Flavour and Electroweak Precision Constraints on a Simplified Dark Matter Model with a Light Spin-0 Mediator

This work investigates the allowed parameter spaces of a simplified dark matter (DM) model characterized by a spin-0 mediator with masses in the low to intermediate range ($ < $ 10 GeV). We systematically divide the parameter space into various mass regions of the mediator and constrain the model parameters using a diverse set of observables, including flavour-changing charged and neutral current processes such as rare and semi-leptonic decays of pseudoscalar mesons (B and K), electroweak precision observables, alongside data from fixed-target experiments.
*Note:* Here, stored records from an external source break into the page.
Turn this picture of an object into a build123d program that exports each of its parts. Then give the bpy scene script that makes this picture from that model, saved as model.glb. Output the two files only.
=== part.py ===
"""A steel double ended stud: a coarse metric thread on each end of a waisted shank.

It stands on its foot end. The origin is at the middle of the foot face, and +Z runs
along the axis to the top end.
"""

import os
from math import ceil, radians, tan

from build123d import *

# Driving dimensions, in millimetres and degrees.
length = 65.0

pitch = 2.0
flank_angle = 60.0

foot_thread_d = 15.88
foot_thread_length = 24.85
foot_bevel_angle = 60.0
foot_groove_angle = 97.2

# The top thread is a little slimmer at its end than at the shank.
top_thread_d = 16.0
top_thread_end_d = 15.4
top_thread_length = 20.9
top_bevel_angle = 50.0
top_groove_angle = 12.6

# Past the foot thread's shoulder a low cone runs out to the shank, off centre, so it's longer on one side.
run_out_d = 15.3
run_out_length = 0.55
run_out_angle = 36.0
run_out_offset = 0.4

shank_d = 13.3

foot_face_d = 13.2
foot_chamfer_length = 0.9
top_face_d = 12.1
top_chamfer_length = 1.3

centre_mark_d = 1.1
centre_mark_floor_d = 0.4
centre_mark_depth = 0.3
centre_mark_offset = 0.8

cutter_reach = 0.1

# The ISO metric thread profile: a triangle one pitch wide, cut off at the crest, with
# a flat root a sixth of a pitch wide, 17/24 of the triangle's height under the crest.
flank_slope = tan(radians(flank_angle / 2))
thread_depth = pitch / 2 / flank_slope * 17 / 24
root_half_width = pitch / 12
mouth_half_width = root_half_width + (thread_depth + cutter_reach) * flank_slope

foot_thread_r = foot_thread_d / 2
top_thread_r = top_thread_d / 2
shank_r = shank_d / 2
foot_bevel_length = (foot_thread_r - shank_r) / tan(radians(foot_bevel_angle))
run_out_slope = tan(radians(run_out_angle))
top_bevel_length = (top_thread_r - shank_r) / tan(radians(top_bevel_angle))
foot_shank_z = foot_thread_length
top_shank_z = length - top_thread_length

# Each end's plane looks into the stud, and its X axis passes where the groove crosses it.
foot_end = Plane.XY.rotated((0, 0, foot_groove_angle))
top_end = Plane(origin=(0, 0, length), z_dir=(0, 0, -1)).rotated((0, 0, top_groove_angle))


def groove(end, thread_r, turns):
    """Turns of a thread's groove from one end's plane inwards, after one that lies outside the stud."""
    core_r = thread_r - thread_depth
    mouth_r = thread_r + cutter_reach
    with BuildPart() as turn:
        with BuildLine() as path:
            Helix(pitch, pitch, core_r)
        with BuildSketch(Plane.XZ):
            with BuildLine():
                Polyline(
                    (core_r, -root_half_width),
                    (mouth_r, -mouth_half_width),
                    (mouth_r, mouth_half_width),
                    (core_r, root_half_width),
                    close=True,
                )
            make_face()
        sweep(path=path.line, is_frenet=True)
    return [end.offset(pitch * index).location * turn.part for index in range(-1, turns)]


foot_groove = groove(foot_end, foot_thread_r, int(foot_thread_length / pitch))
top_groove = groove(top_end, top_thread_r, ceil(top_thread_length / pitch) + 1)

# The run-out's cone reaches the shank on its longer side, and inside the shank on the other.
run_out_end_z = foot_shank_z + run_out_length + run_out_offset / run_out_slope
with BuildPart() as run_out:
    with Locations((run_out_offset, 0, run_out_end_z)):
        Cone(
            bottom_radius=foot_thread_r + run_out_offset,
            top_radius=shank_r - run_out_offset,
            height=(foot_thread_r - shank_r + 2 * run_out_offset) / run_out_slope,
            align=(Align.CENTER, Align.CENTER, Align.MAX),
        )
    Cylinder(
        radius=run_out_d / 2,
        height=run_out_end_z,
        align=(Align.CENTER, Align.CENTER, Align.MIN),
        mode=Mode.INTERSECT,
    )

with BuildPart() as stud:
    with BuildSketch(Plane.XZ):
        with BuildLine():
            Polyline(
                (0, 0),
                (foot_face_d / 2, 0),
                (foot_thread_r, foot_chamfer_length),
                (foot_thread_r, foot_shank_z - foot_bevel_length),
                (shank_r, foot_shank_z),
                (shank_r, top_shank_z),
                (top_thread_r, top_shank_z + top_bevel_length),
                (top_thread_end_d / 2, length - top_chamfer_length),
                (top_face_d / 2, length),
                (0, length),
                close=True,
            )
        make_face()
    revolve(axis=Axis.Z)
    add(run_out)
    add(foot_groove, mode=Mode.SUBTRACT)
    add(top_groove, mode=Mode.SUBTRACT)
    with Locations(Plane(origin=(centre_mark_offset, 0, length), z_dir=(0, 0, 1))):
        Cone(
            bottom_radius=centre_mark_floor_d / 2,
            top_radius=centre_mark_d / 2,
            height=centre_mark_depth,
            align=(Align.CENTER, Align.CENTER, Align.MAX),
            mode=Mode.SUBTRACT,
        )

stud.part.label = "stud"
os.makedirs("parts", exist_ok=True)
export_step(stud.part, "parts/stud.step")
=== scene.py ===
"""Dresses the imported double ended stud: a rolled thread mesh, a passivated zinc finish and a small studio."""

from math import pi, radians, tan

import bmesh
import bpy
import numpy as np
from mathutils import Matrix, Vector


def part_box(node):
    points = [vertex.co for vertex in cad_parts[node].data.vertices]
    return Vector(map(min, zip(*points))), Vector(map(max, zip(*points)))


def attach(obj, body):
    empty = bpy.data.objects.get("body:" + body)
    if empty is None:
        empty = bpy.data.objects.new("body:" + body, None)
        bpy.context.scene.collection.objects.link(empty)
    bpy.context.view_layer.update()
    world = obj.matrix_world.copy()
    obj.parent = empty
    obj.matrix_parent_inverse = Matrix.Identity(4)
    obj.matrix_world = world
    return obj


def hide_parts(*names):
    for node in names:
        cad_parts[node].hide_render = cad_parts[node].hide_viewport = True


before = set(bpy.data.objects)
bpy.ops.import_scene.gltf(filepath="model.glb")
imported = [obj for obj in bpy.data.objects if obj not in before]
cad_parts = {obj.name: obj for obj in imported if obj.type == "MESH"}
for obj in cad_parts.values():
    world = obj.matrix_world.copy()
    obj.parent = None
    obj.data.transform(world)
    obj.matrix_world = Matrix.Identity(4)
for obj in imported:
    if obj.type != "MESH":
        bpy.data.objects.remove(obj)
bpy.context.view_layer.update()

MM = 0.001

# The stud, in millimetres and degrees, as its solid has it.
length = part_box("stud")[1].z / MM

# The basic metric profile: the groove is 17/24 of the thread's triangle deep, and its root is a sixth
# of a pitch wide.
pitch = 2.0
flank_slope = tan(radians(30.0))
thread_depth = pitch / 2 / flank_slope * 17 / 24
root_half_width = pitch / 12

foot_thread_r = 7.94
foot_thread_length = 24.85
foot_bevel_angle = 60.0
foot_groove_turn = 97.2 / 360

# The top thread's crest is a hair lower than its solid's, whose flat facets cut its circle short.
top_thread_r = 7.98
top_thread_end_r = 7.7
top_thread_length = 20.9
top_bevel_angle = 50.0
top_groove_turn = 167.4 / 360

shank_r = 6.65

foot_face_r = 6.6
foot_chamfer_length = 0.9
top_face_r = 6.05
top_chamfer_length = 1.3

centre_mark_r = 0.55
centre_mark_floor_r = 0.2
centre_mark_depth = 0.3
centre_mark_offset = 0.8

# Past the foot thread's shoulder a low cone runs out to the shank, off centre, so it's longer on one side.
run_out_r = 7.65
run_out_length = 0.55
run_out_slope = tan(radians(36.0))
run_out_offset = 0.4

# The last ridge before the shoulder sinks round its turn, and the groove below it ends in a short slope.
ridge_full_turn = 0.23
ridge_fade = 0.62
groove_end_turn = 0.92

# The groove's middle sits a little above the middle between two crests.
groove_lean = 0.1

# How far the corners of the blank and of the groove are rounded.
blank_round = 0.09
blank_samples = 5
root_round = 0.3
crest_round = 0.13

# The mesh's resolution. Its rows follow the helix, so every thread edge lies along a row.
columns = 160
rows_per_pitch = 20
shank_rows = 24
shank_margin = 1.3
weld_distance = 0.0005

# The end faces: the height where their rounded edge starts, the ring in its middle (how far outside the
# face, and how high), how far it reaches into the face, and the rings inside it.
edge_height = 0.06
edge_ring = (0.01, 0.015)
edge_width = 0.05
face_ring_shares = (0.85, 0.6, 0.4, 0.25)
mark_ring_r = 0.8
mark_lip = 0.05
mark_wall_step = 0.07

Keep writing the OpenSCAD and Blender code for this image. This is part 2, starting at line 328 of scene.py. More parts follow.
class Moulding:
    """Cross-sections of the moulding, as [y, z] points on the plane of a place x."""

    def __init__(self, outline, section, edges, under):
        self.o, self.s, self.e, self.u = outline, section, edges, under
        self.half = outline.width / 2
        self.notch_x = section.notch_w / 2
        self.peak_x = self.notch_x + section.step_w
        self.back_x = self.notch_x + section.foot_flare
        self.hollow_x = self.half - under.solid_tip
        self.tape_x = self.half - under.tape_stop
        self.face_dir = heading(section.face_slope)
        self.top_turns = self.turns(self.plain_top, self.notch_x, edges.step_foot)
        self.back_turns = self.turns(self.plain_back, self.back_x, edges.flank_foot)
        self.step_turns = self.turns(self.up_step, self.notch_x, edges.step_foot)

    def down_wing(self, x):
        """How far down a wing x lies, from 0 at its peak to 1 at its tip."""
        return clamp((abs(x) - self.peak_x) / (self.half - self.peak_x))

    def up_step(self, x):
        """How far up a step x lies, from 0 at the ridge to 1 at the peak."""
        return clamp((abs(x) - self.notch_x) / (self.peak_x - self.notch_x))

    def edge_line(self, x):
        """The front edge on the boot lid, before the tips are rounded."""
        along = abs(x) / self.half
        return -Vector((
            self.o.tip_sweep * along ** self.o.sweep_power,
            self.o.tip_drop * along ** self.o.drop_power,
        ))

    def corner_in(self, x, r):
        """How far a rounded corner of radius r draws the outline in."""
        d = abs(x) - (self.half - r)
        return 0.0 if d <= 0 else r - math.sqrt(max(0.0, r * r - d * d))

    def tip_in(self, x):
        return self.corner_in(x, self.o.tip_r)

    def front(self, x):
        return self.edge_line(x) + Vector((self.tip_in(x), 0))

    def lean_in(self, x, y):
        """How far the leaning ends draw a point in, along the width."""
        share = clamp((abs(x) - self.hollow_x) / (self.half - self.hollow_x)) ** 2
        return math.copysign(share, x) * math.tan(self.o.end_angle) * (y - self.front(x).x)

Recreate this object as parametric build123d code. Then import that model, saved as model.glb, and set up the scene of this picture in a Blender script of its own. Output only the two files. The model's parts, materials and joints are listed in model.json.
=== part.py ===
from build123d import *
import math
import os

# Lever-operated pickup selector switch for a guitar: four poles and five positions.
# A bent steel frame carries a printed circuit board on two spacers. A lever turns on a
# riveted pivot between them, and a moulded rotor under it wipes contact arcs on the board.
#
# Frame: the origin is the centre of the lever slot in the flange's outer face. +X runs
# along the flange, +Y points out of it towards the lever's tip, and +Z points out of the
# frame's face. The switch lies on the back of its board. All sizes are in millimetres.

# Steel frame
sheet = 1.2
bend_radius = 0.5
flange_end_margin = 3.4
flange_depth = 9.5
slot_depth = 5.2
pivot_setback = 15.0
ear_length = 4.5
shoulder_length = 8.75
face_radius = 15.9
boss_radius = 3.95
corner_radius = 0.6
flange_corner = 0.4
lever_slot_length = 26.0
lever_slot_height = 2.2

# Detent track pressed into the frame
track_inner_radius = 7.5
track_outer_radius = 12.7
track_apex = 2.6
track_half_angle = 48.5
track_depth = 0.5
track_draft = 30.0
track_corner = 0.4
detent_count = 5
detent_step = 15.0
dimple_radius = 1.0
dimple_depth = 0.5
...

Additionally, we explore the model's capability to explain recent Belle-II data on invisible B-meson decays. Our study includes a detailed examination of DM properties and the constraints from Big Bang nucleosynthesis. We present bounds on model parameters through individual and simultaneous analyses of the available inputs and highlight their implications for understanding DM phenomenology. Furthermore, we obtain bounds on the couplings of the possible gauge-invariant dimension-5 operators, leading to the possible interactions between the spin-0 mediator and the SM gauge bosons and fermions. This study comprehensively investigates the constraints and theoretical implications associated with low-mass spin-0 mediator DM models.